## INSTRUCTIONS TO FOLLOW
Repeat each line word for word.
______________________________
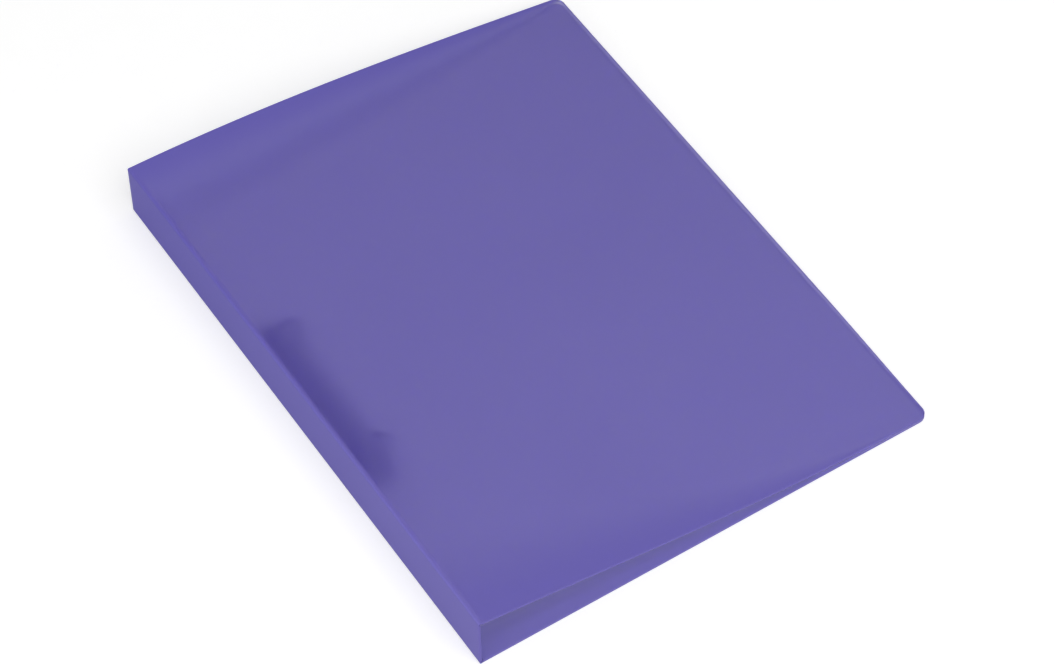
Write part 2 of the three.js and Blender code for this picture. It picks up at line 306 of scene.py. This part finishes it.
def closed_mesh(name, points, faces, **marks):
    """A mesh from points and faces, turned to face outwards, with a number at each point."""
    mesh = bpy.data.meshes.new(name)
    mesh.from_pydata(points, [], faces)
    for mark, values in marks.items():
        mesh.attributes.new(mark, "FLOAT", "POINT").data.foreach_set("value", values)
    built = bmesh.new()
    built.from_mesh(mesh)
    bmesh.ops.recalc_face_normals(built, faces=built.faces)
    built.to_mesh(mesh)
    built.free()
    return smooth(mesh)


def steps(low, high, count):
    """Evenly spaced values from low to high, both included."""
    return [low + (high - low) * i / count for i in range(count + 1)]


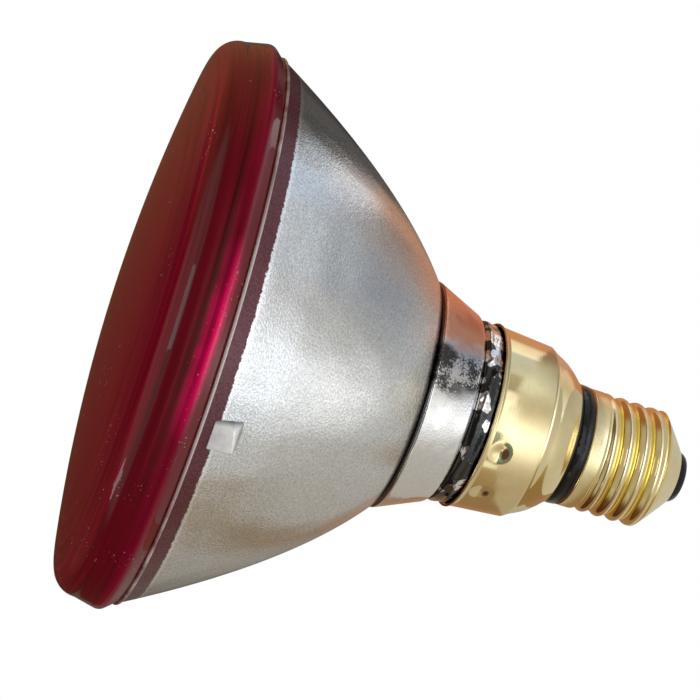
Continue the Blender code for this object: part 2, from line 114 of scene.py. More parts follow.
# Beads of glass on the neck: degrees from +X and height
NECK_BEADS = (
    (-52.0, 52.4),
    (-60.0, 51.2),
    (-136.0, 52.4),
    (-150.0, 51.4),
    (42.0, 52.2),
    (128.0, 51.8),
)
NECK_BEAD_RADIUS = 0.7
NECK_BEAD_RISE = 0.55

# Locating lug, drawn at +X and turned to its angle: (y, z) of the foot, (x, y, z) of the pad
LUG_ANGLE = -106.5
LUG_FOOT = ((-3.5, 109.6), (3.6, 109.6), (3.6, 103.0), (-3.5, 103.0))
LUG_PAD = ((58.1, -3.2, 109.3), (58.1, 1.9, 109.3), (57.6, 1.5, 105.3), (57.6, -2.9, 104.5))
LUG_SUNK = 1.5
LUG_BEVEL = 0.32

# Cap, as in the frame, apart from a shallower thread and a slightly wider button
SHEET = 0.5
SKIRT_SHOULDER_Z = 36.8
SKIRT_SHOULDER_RADIUS = 19.1
SKIRT_END_RADIUS = 14.0
THREAD_PITCH = 3.629
THREAD_DEPTH = 0.82
THREAD_TOP_Z = 22.8
THREAD_END_Z = 8.6
SHELL_END_RADIUS = 6.7
BUTTON_RADIUS = 5.75

# Crimp dimples in the skirt wall, degrees from +X; smaller and deeper than the frame's
CRIMP_ANGLES = (-106.5, -138.5, 71.0, 39.0)
CRIMP_Z = 46.0
CRIMP_RADIUS = 2.5
CRIMP_DEPTH = 0.55


# ---------------------------------------------------------------- mesh tools


def arc(centre, radius, start, stop, steps):
    """Outline points on a circle; angles in degrees, 0 points outward and 90 points up."""
    angles = [math.radians(start + (stop - start) * i / steps) for i in range(steps + 1)]
    return [(centre[0] + radius * math.cos(a), centre[1] + radius * math.sin(a)) for a in angles]


def rounded(points, radius, steps=4):
    """An open outline with each inner corner rounded by about radius."""
    line = [points[0]]
    for before, corner, after in zip(points, points[1:], points[2:]):
        reach = min(radius, math.dist(before, corner) / 2.2, math.dist(after, corner) / 2.2)
        ends = []
        for other in (before, after):
            share = reach / math.dist(other, corner)
            ends.append([c + (o - c) * share for c, o in zip(corner, other)])
        for i in range(steps + 1):
            t = i / steps
            weights = ((1 - t) ** 2, 2 * t * (1 - t), t * t)
            pulls = list(zip(weights, (ends[0], corner, ends[1])))
            line.append(tuple(sum(w * p[k] for w, p in pulls) for k in (0, 1)))
    line.append(points[-1])
    return line


def divided(points, step):
    """An outline with extra points, so that none lie further apart than step."""
    line = [points[0]]
    for start, stop in zip(points, points[1:]):
        count = max(1, math.ceil(math.dist(start, stop) / step))
        for i in range(1, count + 1):
            line.append(tuple(a + (b - a) * i / count for a, b in zip(start, stop)))
    return line


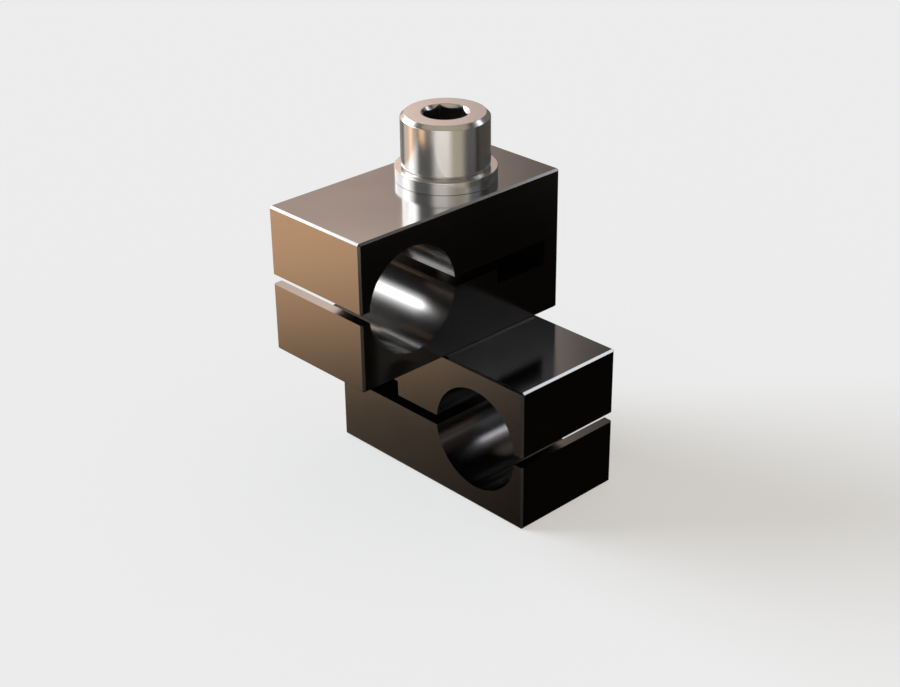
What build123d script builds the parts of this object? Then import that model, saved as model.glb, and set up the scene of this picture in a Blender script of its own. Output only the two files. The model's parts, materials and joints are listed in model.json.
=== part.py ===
"""Swivel clamp that joins two round rods at any angle.

Two like blocks are stacked on one cap screw. Each grips a rod in a bore that a slit cuts open: the slit
runs from the block's open end to a pocket beside the screw, and the thin wall behind the pocket bends as
the screw draws the jaws together. The upper block is the lower one turned over and swivelled about the
screw, which is plain in the upper block and threaded into the lower block's outer jaw.

Millimetres, +Z up. The origin is the middle of the lower rod bore, whose axis is Y.
"""
import os
from math import radians, tan

from build123d import *

# Rod bores and the metal round them
rod_diameter = 16.0
jaw_wall = 3.2
open_end_wall = 1.5
block_width = 19.1
edge_chamfer = 0.3

# Slit that lets the jaws close, and the pocket that thins the wall behind the screw
slit_height = 1.6
pocket_height = 4.0
pocket_length = 9.9
hinge_wall = 3.0

# Cap screw, the size that the head, socket and washer belong to
screw_diameter = 8.0
head_diameter = 13.0
head_height = 8.0
head_top_chamfer = 0.6
head_rim_bevel = 0.5
tip_chamfer = 0.9
socket_across_flats = 6.0
socket_depth = 4.0
socket_mouth_diameter = 7.0
socket_floor_land = 0.3
socket_point_angle = 120.0

# Holes for the screw, and where it stands in the blocks
screw_hole_clearance = 0.5
thread_clearance = 0.05
thread_countersink = 0.5
bore_to_hole_wall = 3.0
screw_to_closed_end = 13.8
screw_tip_setback = 1.4

# Washer
washer_diameter = 15.0
washer_thickness = 1.8
washer_clearance = 0.2
washer_chamfer = 0.1

# Angle between the two blocks, as they stand in use
swivel_angle = -90.0

# A cutting tool runs this far past a face that it opens
overrun = 1.0

# Sizes that follow from the ones above
bore_radius = rod_diameter / 2
screw_radius = screw_diameter / 2
screw_hole_radius = screw_radius + screw_hole_clearance
block_height = rod_diameter + 2 * jaw_wall
open_end_x = bore_radius + open_end_wall
screw_x = -(bore_radius + bore_to_hole_wall + screw_hole_radius)
closed_end_x = screw_x - screw_to_closed_end
stack_bottom_z = -block_height / 2
stack_top_z = stack_bottom_z + 2 * block_height


def span(x_low, x_high, z_low, z_high):
    """Rectangle on the block's side, given by its four sides."""
    middle = Pos((x_low + x_high) / 2, (z_low + z_high) / 2)
    return middle * Rectangle(x_high - x_low, z_high - z_low)


def rod_passage():
    """Bore, slit and pocket: one outline on the block's side, cut through its whole width.

    The pocket opens from the slit to one side only, upwards here, and their lower faces are flush.
    """
    slit_bottom = -slit_height / 2
    pocket_start = closed_end_x + hinge_wall
    pocket_end = pocket_start + pocket_length
    slit = span(pocket_end - overrun, open_end_x + overrun, slit_bottom, slit_bottom + slit_height)
    pocket = span(pocket_start, pocket_end, slit_bottom, slit_bottom + pocket_height)
    outline = Circle(bore_radius) + slit + pocket
    return extrude(Plane.XZ * outline, block_width / 2 + overrun, both=True)


def round_hole(radius, z_low, z_high):
    """Cutter for a hole about the screw's axis."""
    return Pos(screw_x, 0, z_low) * extrude(Circle(radius), z_high - z_low)


def screw_holes(tapped):
    """Cutter for the screw: clear through both jaws, or clear above and a thread's size below."""
    top = block_height / 2 + overrun
    if not tapped:
        return round_hole(screw_hole_radius, -top, top)
    thread_radius = screw_radius + thread_clearance
    mouth_radius = thread_radius + thread_countersink
    mouth = Pos(screw_x, 0, stack_bottom_z) * Rot(X=180) * cone_down(
        mouth_radius, thread_radius, thread_countersink
    )
    return round_hole(screw_hole_radius, 0, top) + round_hole(thread_radius, -top, 0) + mouth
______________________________
## THE ANSWER
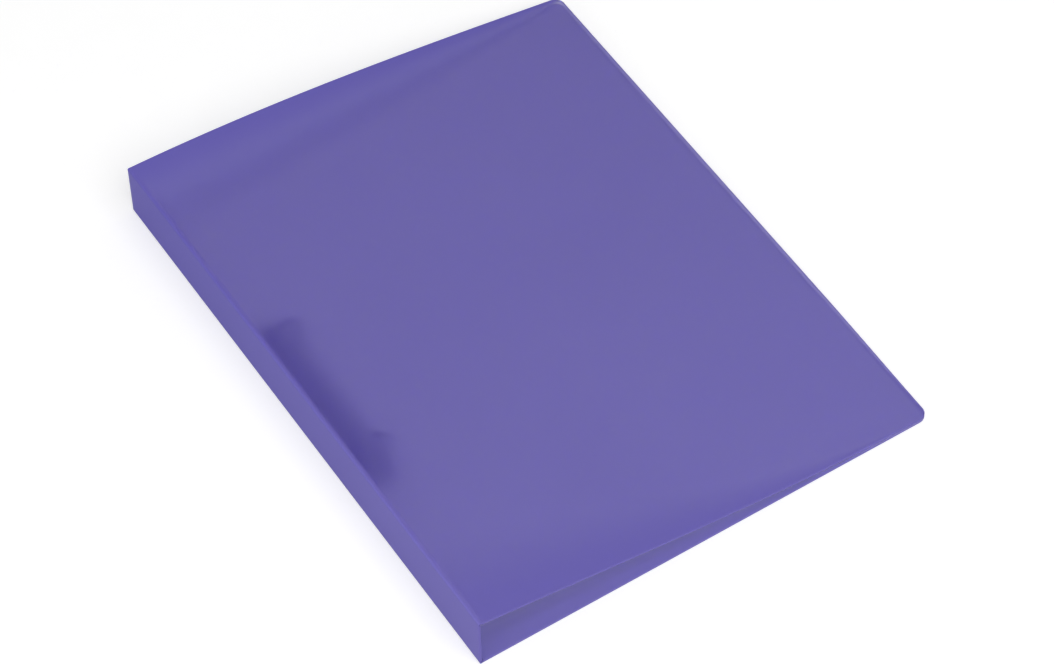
Write part 2 of the three.js and Blender code for this picture. It picks up at line 306 of scene.py. This part finishes it.
def closed_mesh(name, points, faces, **marks):
    """A mesh from points and faces, turned to face outwards, with a number at each point."""
    mesh = bpy.data.meshes.new(name)
    mesh.from_pydata(points, [], faces)
    for mark, values in marks.items():
        mesh.attributes.new(mark, "FLOAT", "POINT").data.foreach_set("value", values)
    built = bmesh.new()
    built.from_mesh(mesh)
    bmesh.ops.recalc_face_normals(built, faces=built.faces)
    built.to_mesh(mesh)
    built.free()
    return smooth(mesh)


def steps(low, high, count):
    """Evenly spaced values from low to high, both included."""
    return [low + (high - low) * i / count for i in range(count + 1)]


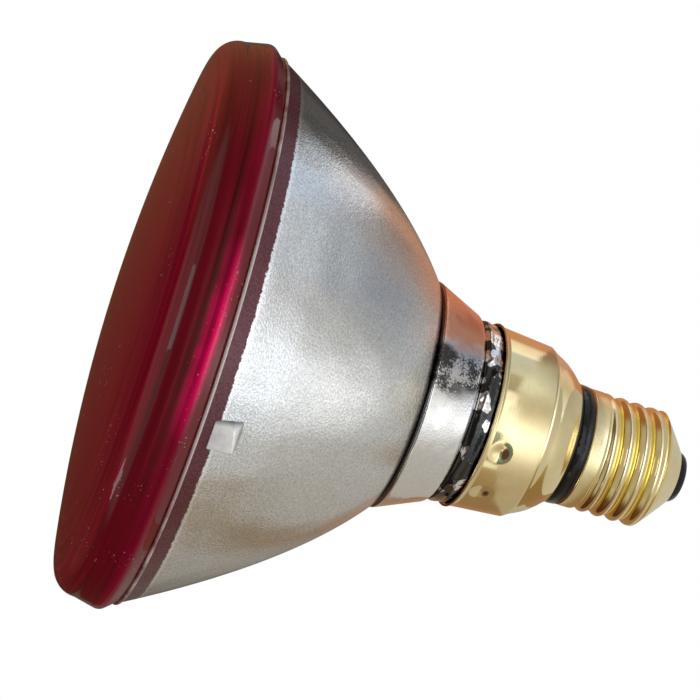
Continue the Blender code for this object: part 2, from line 114 of scene.py. More parts follow.
# Beads of glass on the neck: degrees from +X and height
NECK_BEADS = (
    (-52.0, 52.4),
    (-60.0, 51.2),
    (-136.0, 52.4),
    (-150.0, 51.4),
    (42.0, 52.2),
    (128.0, 51.8),
)
NECK_BEAD_RADIUS = 0.7
NECK_BEAD_RISE = 0.55

# Locating lug, drawn at +X and turned to its angle: (y, z) of the foot, (x, y, z) of the pad
LUG_ANGLE = -106.5
LUG_FOOT = ((-3.5, 109.6), (3.6, 109.6), (3.6, 103.0), (-3.5, 103.0))
LUG_PAD = ((58.1, -3.2, 109.3), (58.1, 1.9, 109.3), (57.6, 1.5, 105.3), (57.6, -2.9, 104.5))
LUG_SUNK = 1.5
LUG_BEVEL = 0.32

# Cap, as in the frame, apart from a shallower thread and a slightly wider button
SHEET = 0.5
SKIRT_SHOULDER_Z = 36.8
SKIRT_SHOULDER_RADIUS = 19.1
SKIRT_END_RADIUS = 14.0
THREAD_PITCH = 3.629
THREAD_DEPTH = 0.82
THREAD_TOP_Z = 22.8
THREAD_END_Z = 8.6
SHELL_END_RADIUS = 6.7
BUTTON_RADIUS = 5.75

# Crimp dimples in the skirt wall, degrees from +X; smaller and deeper than the frame's
CRIMP_ANGLES = (-106.5, -138.5, 71.0, 39.0)
CRIMP_Z = 46.0
CRIMP_RADIUS = 2.5
CRIMP_DEPTH = 0.55


# ---------------------------------------------------------------- mesh tools


def arc(centre, radius, start, stop, steps):
    """Outline points on a circle; angles in degrees, 0 points outward and 90 points up."""
    angles = [math.radians(start + (stop - start) * i / steps) for i in range(steps + 1)]
    return [(centre[0] + radius * math.cos(a), centre[1] + radius * math.sin(a)) for a in angles]


def rounded(points, radius, steps=4):
    """An open outline with each inner corner rounded by about radius."""
    line = [points[0]]
    for before, corner, after in zip(points, points[1:], points[2:]):
        reach = min(radius, math.dist(before, corner) / 2.2, math.dist(after, corner) / 2.2)
        ends = []
        for other in (before, after):
            share = reach / math.dist(other, corner)
            ends.append([c + (o - c) * share for c, o in zip(corner, other)])
        for i in range(steps + 1):
            t = i / steps
            weights = ((1 - t) ** 2, 2 * t * (1 - t), t * t)
            pulls = list(zip(weights, (ends[0], corner, ends[1])))
            line.append(tuple(sum(w * p[k] for w, p in pulls) for k in (0, 1)))
    line.append(points[-1])
    return line


def divided(points, step):
    """An outline with extra points, so that none lie further apart than step."""
    line = [points[0]]
    for start, stop in zip(points, points[1:]):
        count = max(1, math.ceil(math.dist(start, stop) / step))
        for i in range(1, count + 1):
            line.append(tuple(a + (b - a) * i / count for a, b in zip(start, stop)))
    return line


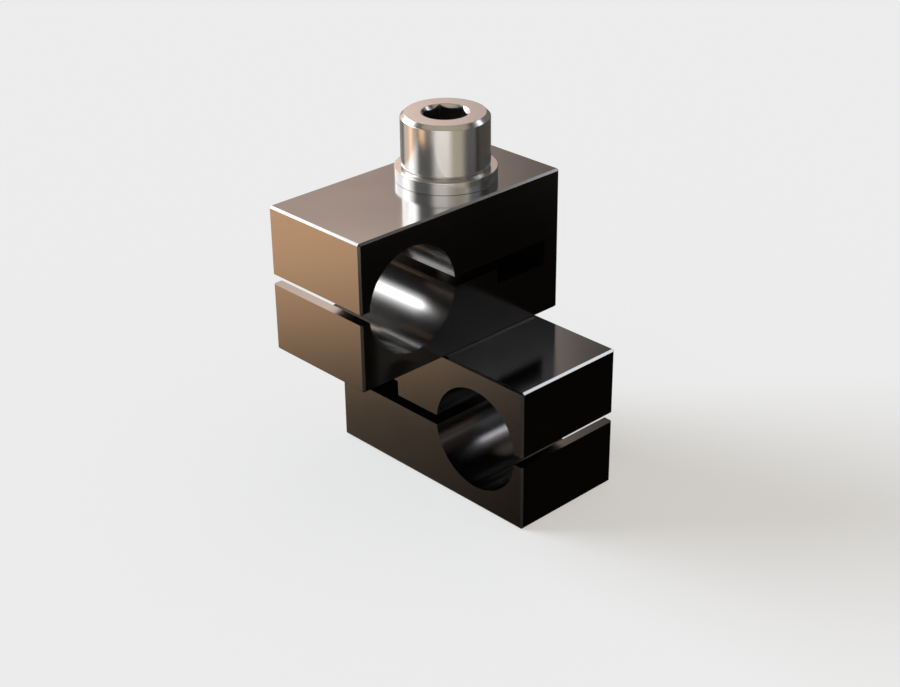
What build123d script builds the parts of this object? Then import that model, saved as model.glb, and set up the scene of this picture in a Blender script of its own. Output only the two files. The model's parts, materials and joints are listed in model.json.
=== part.py ===
"""Swivel clamp that joins two round rods at any angle.

Two like blocks are stacked on one cap screw. Each grips a rod in a bore that a slit cuts open: the slit
runs from the block's open end to a pocket beside the screw, and the thin wall behind the pocket bends as
the screw draws the jaws together. The upper block is the lower one turned over and swivelled about the
screw, which is plain in the upper block and threaded into the lower block's outer jaw.

Millimetres, +Z up. The origin is the middle of the lower rod bore, whose axis is Y.
"""
import os
from math import radians, tan

from build123d import *

# Rod bores and the metal round them
rod_diameter = 16.0
jaw_wall = 3.2
open_end_wall = 1.5
block_width = 19.1
edge_chamfer = 0.3

# Slit that lets the jaws close, and the pocket that thins the wall behind the screw
slit_height = 1.6
pocket_height = 4.0
pocket_length = 9.9
hinge_wall = 3.0

# Cap screw, the size that the head, socket and washer belong to
screw_diameter = 8.0
head_diameter = 13.0
head_height = 8.0
head_top_chamfer = 0.6
head_rim_bevel = 0.5
tip_chamfer = 0.9
socket_across_flats = 6.0
socket_depth = 4.0
socket_mouth_diameter = 7.0
socket_floor_land = 0.3
socket_point_angle = 120.0

# Holes for the screw, and where it stands in the blocks
screw_hole_clearance = 0.5
thread_clearance = 0.05
thread_countersink = 0.5
bore_to_hole_wall = 3.0
screw_to_closed_end = 13.8
screw_tip_setback = 1.4

# Washer
washer_diameter = 15.0
washer_thickness = 1.8
washer_clearance = 0.2
washer_chamfer = 0.1

# Angle between the two blocks, as they stand in use
swivel_angle = -90.0

# A cutting tool runs this far past a face that it opens
overrun = 1.0

# Sizes that follow from the ones above
bore_radius = rod_diameter / 2
screw_radius = screw_diameter / 2
screw_hole_radius = screw_radius + screw_hole_clearance
block_height = rod_diameter + 2 * jaw_wall
open_end_x = bore_radius + open_end_wall
screw_x = -(bore_radius + bore_to_hole_wall + screw_hole_radius)
closed_end_x = screw_x - screw_to_closed_end
stack_bottom_z = -block_height / 2
stack_top_z = stack_bottom_z + 2 * block_height


def span(x_low, x_high, z_low, z_high):
    """Rectangle on the block's side, given by its four sides."""
    middle = Pos((x_low + x_high) / 2, (z_low + z_high) / 2)
    return middle * Rectangle(x_high - x_low, z_high - z_low)


def rod_passage():
    """Bore, slit and pocket: one outline on the block's side, cut through its whole width.

    The pocket opens from the slit to one side only, upwards here, and their lower faces are flush.
    """
    slit_bottom = -slit_height / 2
    pocket_start = closed_end_x + hinge_wall
    pocket_end = pocket_start + pocket_length
    slit = span(pocket_end - overrun, open_end_x + overrun, slit_bottom, slit_bottom + slit_height)
    pocket = span(pocket_start, pocket_end, slit_bottom, slit_bottom + pocket_height)
    outline = Circle(bore_radius) + slit + pocket
    return extrude(Plane.XZ * outline, block_width / 2 + overrun, both=True)


def round_hole(radius, z_low, z_high):
    """Cutter for a hole about the screw's axis."""
    return Pos(screw_x, 0, z_low) * extrude(Circle(radius), z_high - z_low)


def screw_holes(tapped):
    """Cutter for the screw: clear through both jaws, or clear above and a thread's size below."""
    top = block_height / 2 + overrun
    if not tapped:
        return round_hole(screw_hole_radius, -top, top)
    thread_radius = screw_radius + thread_clearance
    mouth_radius = thread_radius + thread_countersink
    mouth = Pos(screw_x, 0, stack_bottom_z) * Rot(X=180) * cone_down(
        mouth_radius, thread_radius, thread_countersink
    )
    return round_hole(screw_hole_radius, 0, top) + round_hole(thread_radius, -top, 0) + mouth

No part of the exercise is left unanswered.